In a statement issued on August 25, Health Canada warned about the risk of severe hepatoxicity from Promacta, which is sold in Canada under the brand name Revolade. Canada is requiring new label warning be added to the drug’s label a result of the risk of liver injury.
Promacta (eltrombopag) is a Novartis drug approved in the United States in 2008, for treatment of patients with low blood platelet counts caused by chronic immune thrombocytopenia and hepatitis C virus infection. In patients with HCV it is used to prepare them for interferon-based therapy.
“Revolade administration can cause severe hepatoxicity and potentially fatal liver injury,” the Canadian health agency warns. “Cases of severe drug-induced liver injury with Revolade have been reported in patients during clinical trials and post-marketing.”
Health Canada is advising healthcare professionals to measure liver functions every two weeks during the dose adjustment phase, and then switching to monthly testing after a stable dose has been established. Promacta should be discontinued if serum alanine aminotransferase (ALT) levels are more than three times the upper limit of normal in patients with normal liver function, or if they increase or are greater than three times the baseline or greater than five times the upper normal limit in patients who already had elevated ALT levels before treatment.
The warnings in Canada came following an analysis of several different clinical trials.
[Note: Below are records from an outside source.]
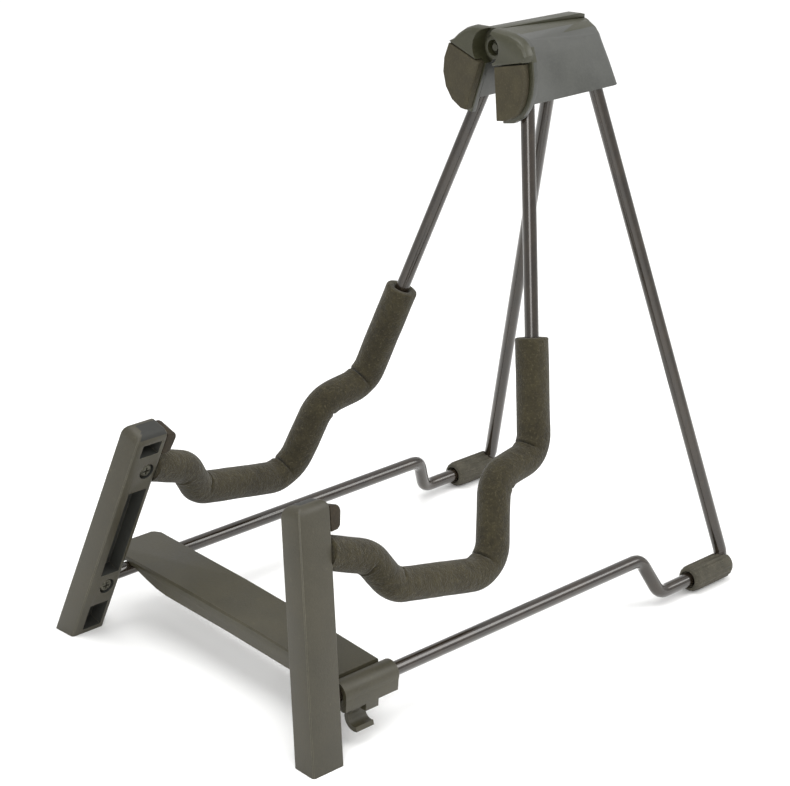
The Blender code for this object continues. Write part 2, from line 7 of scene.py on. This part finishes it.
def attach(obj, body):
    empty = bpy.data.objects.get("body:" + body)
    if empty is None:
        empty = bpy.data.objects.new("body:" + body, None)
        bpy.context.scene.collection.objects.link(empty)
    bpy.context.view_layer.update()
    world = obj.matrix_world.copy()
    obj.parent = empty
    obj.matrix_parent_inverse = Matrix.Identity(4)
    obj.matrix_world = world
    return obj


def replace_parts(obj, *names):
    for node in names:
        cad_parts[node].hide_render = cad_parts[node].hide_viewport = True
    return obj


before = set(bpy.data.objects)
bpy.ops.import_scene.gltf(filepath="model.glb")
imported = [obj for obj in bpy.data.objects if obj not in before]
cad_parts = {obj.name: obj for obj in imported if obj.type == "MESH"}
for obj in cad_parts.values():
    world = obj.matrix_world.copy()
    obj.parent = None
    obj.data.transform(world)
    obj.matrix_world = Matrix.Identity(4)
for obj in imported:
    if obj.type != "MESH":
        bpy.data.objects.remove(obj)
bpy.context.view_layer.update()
mm = 0.001

# camera: where it looks from, in degrees and metres; roll tilts it slightly
shot = {"azimuth": 44.09, "elevation": 22.35, "roll": 2.78, "distance": 1.19025,
        "target": (-0.1189, 0.1075, 0.0329), "lens": 109.73}


def placeCamera():
    az, el, roll = (math.radians(shot[key]) for key in ("azimuth", "elevation", "roll"))
    back = Vector((math.sin(az) * math.cos(el), -math.cos(az) * math.cos(el), math.sin(el)))
    right = Vector((math.cos(az), math.sin(az), 0.0))
    up = back.cross(right)
    turned = right * math.cos(roll) + up * math.sin(roll)
    upright = up * math.cos(roll) - right * math.sin(roll)
    spot = Vector(shot["target"]) + back * shot["distance"]
    camera = bpy.data.cameras.new("camera")
    camera.lens = shot["lens"]
    camera.sensor_width = 36.0
    holder = bpy.data.objects.new("camera", camera)
    bpy.context.collection.objects.link(holder)
    holder.matrix_world = Matrix((
        (turned.x, upright.x, back.x, spot.x), (turned.y, upright.y, back.y, spot.y),
        (turned.z, upright.z, back.z, spot.z), (0, 0, 0, 1)))
    bpy.context.scene.camera = holder


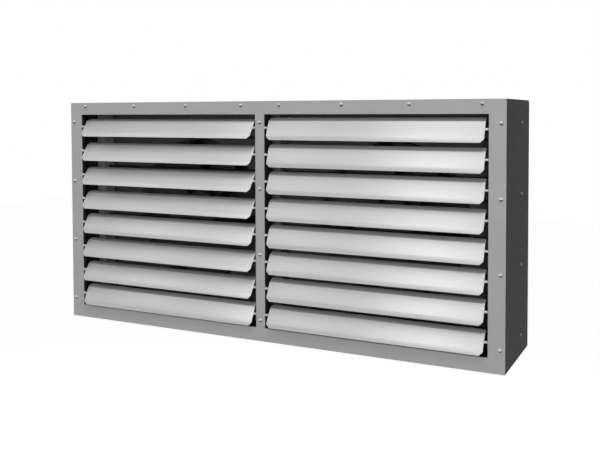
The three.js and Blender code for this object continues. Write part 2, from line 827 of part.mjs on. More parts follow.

That analysis found two cases of liver injury among adults with chornic immunme thrombocytopenia, three cases among patients treated for off-label purposes, and estimates that Promacta-induced liver injury occurs in 1% of all patients treated with the drug for chronic hepatitis C virus infections.
In the U.S. the drug carries a boxed warning that it can cause hepatic decompensation in patients with chronic hepatitis C. There is also a note in the “Warnings and Precautions” section which simply reads: “Hepatoxicity: Monitor liver function before and during therapy.”